O sobrevivente, aqui, se chama Andrés, e sua solitária e teimosa permanência em Ainielle terá a forma de um fantástico e arrasador monólogo, cuja razão de ser está no ajuste de contas que estabelece com o mundo dos vivos — um esforço do narrador no sentido de transformar em linguagem o desamparo, o desespero e o delírio de que foi vítima. Sua lucidez nos primeiros anos, quando assunta a si mesmo, sua família ausente, o povoado e seus antigos habitantes, vai gota a gota se diluindo numa poça de sonhos, lembranças e alucinações. Alarga-se a poça com a chuva amarela das folhas de outono, abrem-se os braços da loucura e da morte, e o único olhar que devolve o seu é o de uma cadela sem nome, cuja sombra, como tudo o mais em Ainielle, vai lentamente amarelando.
A história de Andrés é também a história de sua casa. Enfrentaram ambos, um dentro do outro, a lenta partida dos outros habitantes — lenta no início, veloz quando já eram poucos os que restavam — e o terrível escorrer do tempo. Envelheceram ambos, homem e casa, ao longo de dez anos de inteira solidão. Sentiram a velhice penetrar-lhes a pele e as paredes sob a forma de rugas e rachaduras. Estalaram juntos no inverno ossos e vigas, articulações e dobradiças, enquanto assistiam, da beira do fogo, ao desmoronamento das outras casas madrugada adentro. Escutaram durante todas as noites de cada ano o crepitar da ferrugem povoando os cantos da sala, dos quartos, da cozinha e da memória. Sofreram calados a ação da umidade e perceberam em si mesmos o mofo e a angústia.
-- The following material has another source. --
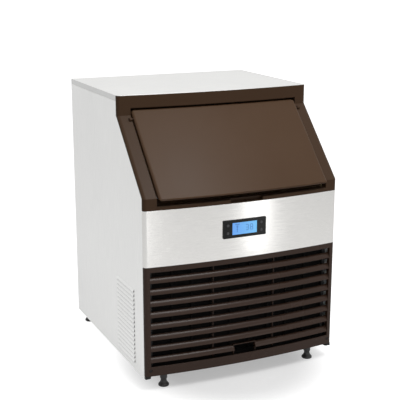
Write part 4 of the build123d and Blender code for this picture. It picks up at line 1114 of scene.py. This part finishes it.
@dataclass
class Studio:
    """White floor with a soft painted shadow round the feet, lamps and the camera.

    The painted shadow spread holds the two distances from its middle between which it fades, and the
    floor's glow at each.
    """

    camera_place: Point = (-1.2895, -2.8439, 1.2916)
    camera_tilt: float = 75.757
    camera_turn: float = -24.454
    lens: float = 85.67
    sensor: float = 36.0
    floor_half: float = 40.0
    floor_grey: float = 0.6
    floor_roughness: float = 0.9
    floor_specular: float = 0.1
    world_light: float = 0.36
    mirror_lift: float = 0.5
    painted_shadow_middle: Point = (0.0, -0.25, 0.0)
    painted_shadow_spread: tuple[float, float, float, float] = (0.19, 0.45, 0.4, 0.98)

    def floor_material(self) -> bpy.types.Material:
        """Builds the floor's material, which glows white away from the machine and dimmer near it, a
        painted shadow that only the camera sees.

        Returns:
            The new material.
        """
        made = bpy.data.materials.new("pale_floor")
        made.use_nodes = True
        nodes = Nodes(made.node_tree)
        shader = made.node_tree.nodes[SHADER].inputs
        path = nodes.node("LightPath").outputs
        away = nodes.node("VectorMath", {0: nodes.object_place(), 1: self.painted_shadow_middle},
                          operation="DISTANCE").outputs["Value"]
        # painted shadow: the camera-only glow fades down near the machine's base
        shade = nodes.spread(away, self.painted_shadow_spread, interpolation_type="SMOOTHSTEP")
        seen = nodes.calculate("MULTIPLY", path["Is Camera Ray"], shade)
        lift = nodes.calculate("MULTIPLY_ADD", path["Is Glossy Ray"], self.mirror_lift, seen)
        for name, value in (("Base Color", (*(self.floor_grey,) * 3, 1.0)),
                            ("Roughness", self.floor_roughness),
                            ("Specular IOR Level", self.floor_specular),
                            ("Emission Color", WHITE), ("Emission Strength", lift)):
            nodes.plug(shader[name], value)
        return made

    def floor(self) -> None:
        """Lays the floor."""
        mesh = bmesh.new()
        bmesh.ops.create_grid(mesh, x_segments=1, y_segments=1, size=self.floor_half)
        data = bpy.data.meshes.new("floor")
        mesh.to_mesh(data)
        mesh.free()
        floor = bpy.data.objects.new("floor", data)
        bpy.context.scene.collection.objects.link(floor)
        data.materials.append(self.floor_material())

    def world(self) -> None:
        """Lights everything evenly and shows white behind."""
        world = bpy.data.worlds.new("studio")
        bpy.context.scene.world = world
        world.use_nodes = True
        nodes = Nodes(world.node_tree)
        glow = world.node_tree.nodes["Background"].inputs
        path = nodes.node("LightPath").outputs
        seen = path["Is Camera Ray"]
        for other in ("Is Glossy Ray", "Is Transmission Ray"):
            seen = nodes.calculate("MAXIMUM", seen, path[other])
        nodes.plug(glow["Color"], WHITE)
        nodes.plug(glow["Strength"], nodes.spread(seen, (0.0, 1.0, self.world_light, 1.0)))

    def camera(self) -> None:
        """Sets the camera where the photograph was taken from."""
        data = bpy.data.cameras.new("camera")
        data.lens = self.lens
        data.sensor_width = self.sensor
        camera = bpy.data.objects.new("camera", data)
        bpy.context.scene.collection.objects.link(camera)
        camera.location = self.camera_place
        camera.rotation_euler = (math.radians(self.camera_tilt), 0.0, math.radians(self.camera_turn))
        bpy.context.scene.camera = camera

    def build(self) -> None:
        """Sets up the whole studio."""
        self.floor()
        self.world()
        for lamp in LAMPS:
            lamp.hang()
        self.camera()
        bpy.context.scene.view_settings.view_transform = "Standard"


def main() -> None:
    """Builds the pieces in order."""
    logging.basicConfig(level=logging.INFO, format="%(name)s: %(message)s")
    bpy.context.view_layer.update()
    shop = Workshop()
    Studio().build()
    Cabinet(frame["record"]).dress(shop)
    Fastenings().build(shop)
    Display().build(shop)
    BinSill().build(shop)
    AirFilter().build(shop)
    RearFittings(frame["record"]).build(shop)


if __name__ == "__main__":
    main()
Morreram um dentro do outro, ao mesmo tempo e insepultos.
O texto de Llamazares é um poema. Sua capacidade de metaforização é radical — o que faz da narrativa um laboratório de insólitos ajustes, a transferir substantivos, adjetivos e verbos de um específico universo simbólico para outros, de natureza inteiramente diversa, no restrito espaço de uma frase. E não há frase feita, porque as frases avançam, enlouquecidas e misteriosas, e o final é sempre uma cilada, ou a quebra de uma promessa, ou um soco no estômago. A tradução de Monica Stahel transcorre belamente e sustenta, sem desafinar, a vibração do texto e a justeza das expressões. Seu maior mérito, contudo, está no desenvolvimento impecável da pontuação — a difícil pontuação de um monólogo que tem de ser razoável e inteligível o bastante para descrever o próprio absurdo de sua condição póstuma.
Trecho 1:
“Pouco a pouco, o cansaço e o desânimo foram me invadindo, a atividade infatigável dos primeiros dias deu lugar a um abatimento cruel e progressivo, e, assim, quando chegou o verão, vi-me novamente perambulando como um cão abandonado pelas ruas do povoado. Os dias eram longos, preguiçosos, e a tristeza e o silêncio abatiam-se como avalanches sobre Ainielle. Eu passava as horas vagando pelas casas, percorria as cocheiras e os aposentos e, às vezes, quando o anoitecer se prolongava mansamente entre as árvores, acendia uma fogueira com tábuas e papéis e me sentava numa entrada a conversar com os fantasmas de seus antigos habitantes.”
Trecho 2:
“A partir desse dia, a memória foi a única razão e a única paisagem da minha vida. Abandonado num canto, o tempo se deteve e, como um relógio de areia quando é virado, começou a correr no sentido contrário ao que mantivera até então. Nunca voltei a sentir a angústia de me aproximar de uma velhice que, durante muito tempo, resistira a aceitar como sendo a minha. Nunca voltei a me dar conta daquele velho relógio que, abandonado num canto, estava inutilmente pendurado na parede da cozinha. De repente, o tempo e a memória se confundiram, e todo o resto — a casa, o povoado, o céu, as montanhas — deixara de existir, a não ser como lembrança muito distante de si mesma.”